Domingo Faustino Sarmiento despised José Artigas. No one else did he hate so much. “Traitor to his race,” he called him, and it was true. Artigas, though white and blue-eyed, fought alongside mestizo gauchos and blacks and Indians. And he was defeated and went into exile, and he died in solitude and oblivion.
Sarmiento was also a traitor to his race. Just look at his portraits. At war with what he saw in the mirror, he preached and practiced the extermination of dark-skinned Argentineans and their replacement by blue-eyed Europeans. And he was president of his country, a torch-bearer of civilization, covered in glory and accolades, immortal hero.

The main avenue in Montevideo is called “18 de julio” to honor the day the constitution of Uruguay was born.
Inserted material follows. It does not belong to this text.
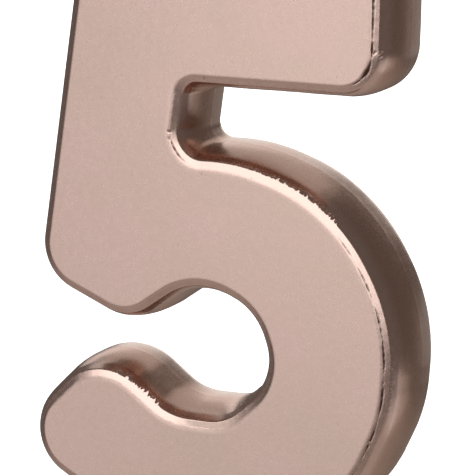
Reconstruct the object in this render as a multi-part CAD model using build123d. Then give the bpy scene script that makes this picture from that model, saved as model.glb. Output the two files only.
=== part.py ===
from build123d import *
import math
import os

# Number candle "5" on a plastic cake pick. Millimetres, +Z up, the numeral's flat front faces -Y.
# The origin is the centre of the underside of the pick's collar, where it rests on the cake.

# Numeral: its outline is drawn from the inner corner of the notch under the flag, clockwise,
# as (x, z, corner radius). Straight runs join the corners, and every corner is a tangent arc.
NUMERAL_OUTLINE = [
    (-13.6, 15.4, 5.3),    # flag, top left
    (24.45, 15.4, 4.0),    # flag, top right
    (23.95, 0.1, 5.2),     # flag, bottom right
    (0.0, 0.0, 1.6),       # notch, inner corner under the flag
    (-1.3, -8.3, 2.6),     # notch, where the stem meets the bowl
    (6.1, -7.9, 23.8),     # bowl, outside top
    (18.5, -11.75, 20.0),
    (26.1, -25.0, 20.9),   # bowl, outside right
    (25.1, -36.3, 18.5),
    (21.1, -44.9, 16.2),
    (12.7, -51.6, 17.1),
    (-1.4, -53.7, 22.8),   # bowl, outside bottom
    (-14.0, -49.9, 12.4),
    (-24.6, -44.0, 6.0),   # hook, rounded end
    (-15.7, -35.3, 5.7),   # hook, top
    (-10.5, -32.9, 7.4),
    (-2.7, -38.65, 7.0),   # bowl, inside bottom
    (4.2, -38.6, 5.5),
    (10.7, -33.0, 6.3),    # bowl, inside right
    (8.2, -25.5, 6.7),
    (0.9, -22.4, 7.9),     # bowl, inside top
    (-8.0, -28.6, 6.0),    # foot of the stem
    (-20.0, -23.6, 5.8),   # stem, bottom left
]
NUMERAL_THICKNESS = 9.0
BEVEL_INSET = 1.2         # the front face ends this far inside the outline
BEVEL_END_INSET = 0.4     # the bevel around the front face ends in a crease at this inset,
BEVEL_DEPTH = 0.3         # and at this depth behind the face
SHOULDER_DEPTH = 1.3      # the shoulder behind the bevel meets the wall at this depth,
SHOULDER_OUTSET = 0.08    # this far outside the outline
PARTING_DEPTH = 6.2       # depth of the mould's parting line behind the front face
PARTING_FLARE = 0.75      # how far the wall has drafted outwards at the parting line
BACK_BEVEL = 0.3
COAT_THICKNESS = 0.15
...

And the stadium where the very first soccer World Cup was played was built to commemorate the centenary of that foundational document.
The Magna Carta of 1830, identical to the constitution planned for Argentina, denied citizenship to women, the illiterate, slaves, and anyone who was “a paid servant, a day laborer, or a rank and file soldier.” Only one out of ten Uruguayans had the right to be a citizen of the new country, and 95 percent of the population did not vote in the first elections.
So it was throughout the Americas, from north to south. All our countries were born of a lie. Independence disowned those who had risked their lives fighting for her, and women, poor people, Indians, and blacks were not invited to the party. The constitutions draped that travesty in the prestige of legality.
Bolivia took a hundred and eighty-one years to discover that it was a country made up mostly of Indians. The revelation occurred in 2006 when Evo Morales, an Aymara Indian, was elected president by an avalanche of votes.